Please let it be known that the Bush Administration in the United States is hardly representative of the way Americans feel about this war.

Every single person I know opposes this war; at least without due UN process and the backing of the global community.

We are about to make a terrible mistake. I just want the world to know that many americans loathe our "leader" and would like to see him impeached for war crimes.

NO WAR!

Posted by Random American @ 03/17/2003 09:20 PM CST

Unfortunately, we live in an age where it seems everything must be immediate for the TV news and everything must be either messianically hopeful or apocalyptically disastrous.
The war in Iraq will certainly change a lot -- in the region, the balance of powers and alliances in the northern part of the planet.
but prophecy has been in the hands of fools and madmen for a couple of thousand years, and it is much too soon to be making predictions about the outcome of a war that hasn't begun.
plus one more thing. does re thing. does the author -- or any of the impassioned opponents of this war -- really believe that Saddam Hussein would cease efforts to build up an arsenal that he would use against his neighbors, if the americans, british and australians withdraw to leave only the inspectors? if you do believe that saddam would comply with inspectors without the credible threat of force, then i would neve trust you to make any life and death decisions for me and my family. given that there's no way to stop this war resonably, the only choice is whether to back george bush or saddam hussein, an unpleasant prospect but nonetheless the choice that is presented to us all.

Posted by Just a passerby @ 03/17/2003 11:07 PM CST

President Bush ran on the slogan that he was "a uniter, not a divider." Well, he has certainly united the rest of the world in resisting a gambit for American global domination. Recently, every politician he denounces gets a bump in his home country's polls and those he supports lose their election.

Bush imagines a post-Iraq New World Order with the United States as an imperial power. I think the reality for a leader who believes that economic and political "laws" doesn't apply to his country as it hemmorrhages deficits and discards allies will be something very different.

Posted by Ivonne Rovira @ 03/18/2003 12:28 AM CST

I think the split with 'Old Europe' was bound to come anyway with Europe uniting as an economic power under the EU. The war with Iraq is just a flashpoint for the differences to come out in the open, it certainly isn't on moral grounds that Europe opposes it (sorry I've read enough about French & German deals with Iraq to be cynical).
Personally, I oppose the war because it is not in the US best interest. Our economy is in horrible shape. The real source of the 9/11 terrorists are the groups & 'religious' schools funded by our 'good friends' the Saudis which Bush covered up.
Everyone I know except a few people support the war, it will be interesting to see if it changes with casualties.

Posted by Karen @ 03/19/2003 03:19 AM CST

Unfortunately, I have encountered too few Americans who have thought critically about the current administration's approach to what is admittedly a terrible regime in Iraq. Very few will be sad to see Saddam go, but I believe many will regret the damage to or complete loss of the United States' longstanding position as a moral leader in the international arena. However desirable the removal of Saddam from the stage, fulfillment of our role as a world leader demands that we approach such issues with a real commitment to diplomacy, not just with lip service to the same.

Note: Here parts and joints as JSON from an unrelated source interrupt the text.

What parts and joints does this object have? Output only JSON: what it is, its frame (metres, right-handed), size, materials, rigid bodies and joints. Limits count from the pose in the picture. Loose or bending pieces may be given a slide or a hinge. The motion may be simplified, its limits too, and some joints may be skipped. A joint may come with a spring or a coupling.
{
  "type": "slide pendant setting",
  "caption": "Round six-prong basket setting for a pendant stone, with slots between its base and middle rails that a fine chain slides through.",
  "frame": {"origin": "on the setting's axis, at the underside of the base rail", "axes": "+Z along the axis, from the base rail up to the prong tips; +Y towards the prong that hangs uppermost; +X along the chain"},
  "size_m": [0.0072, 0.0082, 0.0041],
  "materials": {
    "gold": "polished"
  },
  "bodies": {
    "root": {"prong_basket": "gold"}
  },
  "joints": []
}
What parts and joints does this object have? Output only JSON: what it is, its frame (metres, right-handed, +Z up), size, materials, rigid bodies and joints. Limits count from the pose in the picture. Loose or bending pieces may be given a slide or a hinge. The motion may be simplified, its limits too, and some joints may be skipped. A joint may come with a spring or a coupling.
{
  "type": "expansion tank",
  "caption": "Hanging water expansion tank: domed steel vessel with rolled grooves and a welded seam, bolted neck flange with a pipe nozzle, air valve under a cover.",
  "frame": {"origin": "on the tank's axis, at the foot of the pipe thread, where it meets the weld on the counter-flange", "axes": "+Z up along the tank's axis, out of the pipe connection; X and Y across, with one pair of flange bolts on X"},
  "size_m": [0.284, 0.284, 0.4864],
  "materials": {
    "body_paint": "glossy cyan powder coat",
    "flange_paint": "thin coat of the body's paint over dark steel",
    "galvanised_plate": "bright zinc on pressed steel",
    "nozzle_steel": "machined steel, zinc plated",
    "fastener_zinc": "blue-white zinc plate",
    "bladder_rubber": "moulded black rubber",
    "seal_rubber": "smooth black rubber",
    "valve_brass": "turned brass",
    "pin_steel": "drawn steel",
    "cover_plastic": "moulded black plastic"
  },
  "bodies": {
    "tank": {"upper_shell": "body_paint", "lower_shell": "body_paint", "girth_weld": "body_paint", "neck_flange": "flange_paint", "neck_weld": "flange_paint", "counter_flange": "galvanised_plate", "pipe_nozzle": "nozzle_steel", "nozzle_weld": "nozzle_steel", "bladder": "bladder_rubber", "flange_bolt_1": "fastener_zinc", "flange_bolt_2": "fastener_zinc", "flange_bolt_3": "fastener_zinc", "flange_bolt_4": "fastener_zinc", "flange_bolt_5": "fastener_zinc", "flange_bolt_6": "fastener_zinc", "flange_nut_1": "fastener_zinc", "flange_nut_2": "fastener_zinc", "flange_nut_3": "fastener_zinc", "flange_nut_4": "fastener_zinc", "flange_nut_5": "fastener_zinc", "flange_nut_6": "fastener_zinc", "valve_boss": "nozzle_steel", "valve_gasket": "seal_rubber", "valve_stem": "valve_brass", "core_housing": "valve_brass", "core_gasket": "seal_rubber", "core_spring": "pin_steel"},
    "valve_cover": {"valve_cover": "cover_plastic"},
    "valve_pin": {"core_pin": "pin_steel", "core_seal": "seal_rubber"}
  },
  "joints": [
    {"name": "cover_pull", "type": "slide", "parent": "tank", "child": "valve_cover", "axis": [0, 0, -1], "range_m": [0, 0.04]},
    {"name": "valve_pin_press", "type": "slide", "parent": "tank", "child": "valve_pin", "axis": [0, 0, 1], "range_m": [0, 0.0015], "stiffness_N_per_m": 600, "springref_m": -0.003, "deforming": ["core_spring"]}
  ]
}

From the time President began to pump up the Iraq issue last summer, claiming that it was too vital to U.S. and world security to wait (just as he was leaving for a month-long vacation at his ranch), there was a clear message that he did not believe diplomacy would work, nor did he appear to want it to work. Under those circumstances war was inevitable.

The oft repeated statements by the Administration linking Iraq with Al Quaeda have been enough to convince many (most?) Americans that Saddam played a role in the September 11th terror, despite the fact the Administration has said Iraq was not involved. We don't seem to be concerned that there has been a marked lack of evidence, or even of a general description of the evidence linking Iraq and Al Quaeda. We are just supposed to trust our government. They have the information and know what to do -- we don't have to be concerned. I'm sorry, but I don't think that is the "American way".

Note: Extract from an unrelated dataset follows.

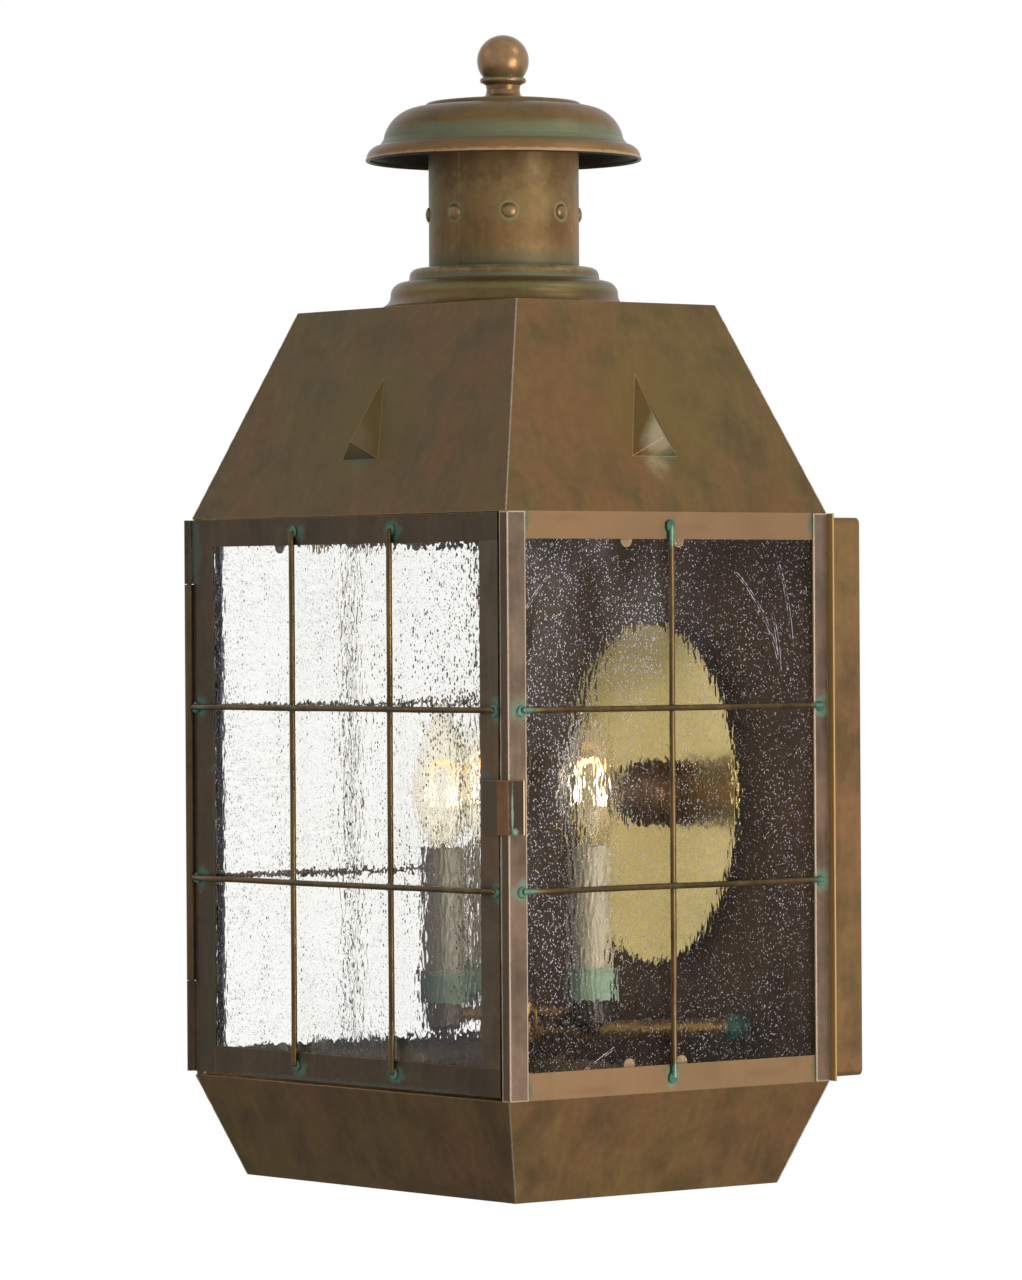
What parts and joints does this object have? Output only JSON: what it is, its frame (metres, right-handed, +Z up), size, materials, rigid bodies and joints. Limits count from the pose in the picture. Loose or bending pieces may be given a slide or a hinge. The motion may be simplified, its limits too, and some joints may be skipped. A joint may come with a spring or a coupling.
{
  "type": "wall lantern",
  "caption": "Aged brass wall lantern with a hinged glass door, vented hood, capped chimney and candle lamps in front of an oval reflector.",
  "frame": {"origin": "middle of the back at the wall, between the box screw holes of the mounting strap", "axes": "+X to the right seen from the front, +Y into the wall, +Z up"},
  "size_m": [0.2635, 0.2266, 0.5708],
  "materials": {
    "aged_brass": "aged",
    "door_brass": "aged",
    "dark_brass": "aged",
    "coppery_brass": "aged",
    "brass_wire": "aged",
    "green_brass": "verdigris",
    "polished_brass": "polished",
    "turned_brass": "satin",
    "zinc_steel": "zinc plated",
    "seedy_glass": "seeded",
    "bulb_glass": "clear",
    "bulb_screw": "nickel plated",
    "filament": "glowing",
    "candle_sleeve": "satin",
    "socket_plastic": "satin"
  },
  "bodies": {
    "lantern": {"back_pan": "dark_brass", "rear_wall": "dark_brass", "mounting_strap": "zinc_steel", "fixing_nipple": "zinc_steel", "fixing_knob": "dark_brass", "post_front_left": "aged_brass", "post_front_right": "aged_brass", "post_rear_left": "aged_brass", "post_rear_right": "aged_brass", "roof_front": "aged_brass", "roof_right": "aged_brass", "roof_rear": "aged_brass", "roof_left": "aged_brass", "roof_plate": "dark_brass", "skirt_front": "aged_brass", "skirt_right": "aged_brass", "skirt_rear": "aged_brass", "skirt_left": "aged_brass", "bottom_plate": "dark_brass", "chimney_ring": "aged_brass", "chimney": "dark_brass", "chimney_rivets": "dark_brass", "cap_bridge": "zinc_steel", "cap_rod": "zinc_steel", "cap_rod_nuts": "zinc_steel", "vent_cap": "coppery_brass", "finial": "coppery_brass", "glass_left": "seedy_glass", "glass_right": "seedy_glass", "side_glass_clips": "dark_brass", "window_bars_left": "brass_wire", "window_bars_right": "brass_wire", "reflector": "polished_brass", "bracket_arms": "turned_brass", "bracket_feet": "green_brass", "cluster_hub": "turned_brass", "candle_arms": "turned_brass", "candle_bases": "dark_brass", "candle_cup_left": "green_brass", "candle_cup_right": "green_brass", "candle_cup_front": "green_brass", "candle_sleeve_left": "candle_sleeve", "candle_sleeve_right": "candle_sleeve", "candle_sleeve_front": "candle_sleeve", "lamp_sockets": "socket_plastic", "bulb_left": "bulb_glass", "bulb_right": "bulb_glass", "bulb_front": "bulb_glass", "bulb_bases": "bulb_screw", "bulb_filaments": "filament", "hinge_leaf": "aged_brass", "hinge_pin": "zinc_steel"},
    "door": {"door_stile_hinge": "door_brass", "door_stile_latch": "door_brass", "door_rail_top": "door_brass", "door_rail_bottom": "door_brass", "door_glass": "seedy_glass", "door_glass_clips": "dark_brass", "door_bars": "brass_wire"},
    "latch": {"latch_clip": "aged_brass"}
  },
  "joints": [
    {"name": "door_swing", "type": "hinge", "parent": "lantern", "child": "door", "pos_m": [-0.1294, -0.2208, 0], "axis": [0, 0, -1], "range_deg": [0, 110]},
    {"name": "latch_flex", "type": "hinge", "parent": "door", "child": "latch", "pos_m": [0.1075, -0.2211, 0], "axis": [0, 0, -1], "range_deg": [0, 8], "stiffness_Nm_per_rad": 0.3}
  ]
}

As I have watched the march toward war my cynicism has grown. It has grown to the point that I almost believe the timetable for the war has been determined not just by the seasonal calendar but also by the electoral calendar. A neat little war to remove a reviled dictator might be just the ticket to an easy reelection. Even if it means the loss of American lives in a cause that while perhaps desirable from a regional standpoint is not of crucial importance to U.S. national security.